Gaming has evolved from purely screen entertainment to existing within the realms of art, culture & education. Video game soundtracks have been played in some of the most prestigious concert halls in the world. Universities and traditional sports clubs offer scholarships and training to budding e-sports competitors. With games diversifying and evolving, they’ve attracted a wider cross-section of society. The demographic of popular games stretches backgrounds, genders, and ages. A prime example of this is 84-year-old Shirley Curry, “The Gaming Grandma”, who has amassed over 19 million views on her videos and a following of 950K subscribers. She is a big fan of Skyrim fan and her love of the game keep the views coming.

It’s no longer viable to target the “average gamer” and brands looking at this audience base from such a narrow perspective are going to limit their reach. Within the gaming community, you need to be segmenting everything from platform to purpose, to session duration. While the possibilities are endless, I’ve broken down some of the key target audiences you need to be looking out for:

Mobile Gamers

Mobile gaming has been the fastest-growing segment amongst gamers. Simple addictive games dominate this space and make up the majority of gaming hours. They can be a diversion for people who don’t consider themselves as gamers and provide more dedicated gamers with a quick fix throughout the day. We also need to consider the tech evolution and the implications this has for Mobile gamers. These “hyper-casual” games will become even more profitable with their low development costs. The adoption of 5G will open new doors as online mobile becomes slicker and visually impressive. Xbox, Google, and Nvidia are all currently operating game streaming services which don’t require a console and games can be played on any device connected to the web. 5G will allow you to play almost any game anywhere.

Core Gamers

Within the ‘Core Gamer’, there are a dizzying number of genres and the unique cultures that fit within them: sim racers, first-person shooters, platformers and hundreds more. Core gamers are more in tune with the current gaming landscape, enthusiastically playing a variety of game types and challenging different creative directions. They are more likely to own a recent console or gaming PC and gets excited for the next big game in the genre they play.
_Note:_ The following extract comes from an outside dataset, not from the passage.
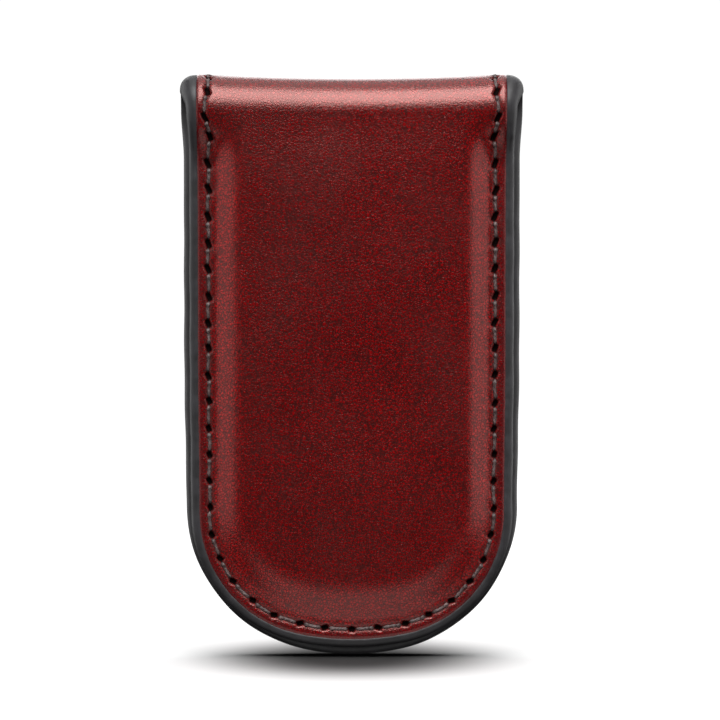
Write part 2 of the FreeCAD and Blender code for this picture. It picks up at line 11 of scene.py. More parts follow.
import bmesh
import bpy
import numpy as np
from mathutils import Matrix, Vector


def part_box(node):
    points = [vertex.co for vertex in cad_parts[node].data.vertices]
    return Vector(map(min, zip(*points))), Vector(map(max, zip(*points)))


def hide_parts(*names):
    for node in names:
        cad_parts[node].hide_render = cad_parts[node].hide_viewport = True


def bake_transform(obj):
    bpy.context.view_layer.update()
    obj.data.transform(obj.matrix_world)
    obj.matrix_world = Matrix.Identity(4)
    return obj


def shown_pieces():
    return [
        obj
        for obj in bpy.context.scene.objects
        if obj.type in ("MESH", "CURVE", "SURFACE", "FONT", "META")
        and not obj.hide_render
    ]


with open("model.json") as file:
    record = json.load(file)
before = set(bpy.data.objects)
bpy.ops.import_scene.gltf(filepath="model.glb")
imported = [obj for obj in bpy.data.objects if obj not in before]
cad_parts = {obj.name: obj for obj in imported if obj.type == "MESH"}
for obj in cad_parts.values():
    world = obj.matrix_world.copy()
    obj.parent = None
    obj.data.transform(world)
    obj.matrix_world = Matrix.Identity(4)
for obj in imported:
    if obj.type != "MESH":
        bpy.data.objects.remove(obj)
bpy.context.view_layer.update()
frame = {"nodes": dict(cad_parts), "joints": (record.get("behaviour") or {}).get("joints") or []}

MM = 0.001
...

When they play, they may look to use online guides on how best to tackle a challenging point within a game – in fact, 74% of YouTube gamers say they watch YouTube videos to learn how to get better at a game.

The needs of core gamers are ever-changing, and the value proposition of a game is at the heart of big shifts within the industry. This is primarily driven by developers creating games that maximise playtime, either through longer stories, competitiveness, online-only experiences or replayability. Games are trying to keep players in the same game for as long as possible in order to fuel in-game purchases. The first Assassins Creed game average playtime was about 20 hours, the newest title in the franchise, Valhalla, touts 88 hours to complete the main game as well as side quests. There are also many games that are ‘Live’ and add content for years after launch; Grand Theft Auto 5 was released in 2013 but its online multiplayer mode is still receiving significant updates to this day and averages 80-120K online players every day. The value for Rockstar, the makers of the game, comes in the form of players buying in-game currency and items with real-world cash.

E-sports fanatics 

DataReportal research estimated that nearly one billion unique users watch some form of esports content in 2019. This large number is limited to the few select big e-sports event of the year, similar to the world cup. An e-sports fanatic will be someone who spends most of their gaming time on purely one game, these games will often be free to download and don’t require the latest hardware to be playable to keep it accessible to all. They will spend on cosmetic items for their favourite characters to set themselves apart from other players. They will likely be racking up thousands of hours perfecting their skill and spend time watching videos and reading guides on strategies.

Brands need to adapt to new gamer audiences

The label of “gamer” is now too broad, the audience is so large with such a massive variety of niches and subcultures; one individual can be invested in multiple segments. Within the average week, I personally would game on my phone on a commute, play Dota 2 (an e-sports title), progress on the main storyline on a game like assassins’ creed, and enjoy playing party games with friends. Brands shouldn’t look to talk to the “gamer” in their language because there isn’t a “they” anymore. Instead, they should be thinking about how to find customers across the cultures and subcultures of gaming media. Make the most of the scale of the gaming media landscape by working together with gaming creators, considering media placement alongside popular content, and lean into opportunities with major gaming moments throughout the year.

As we look towards the future of online gaming, the focus is shifting from behavioural to contextual models for the iOS world, making our contextual understanding essential for a successful marketing campaign.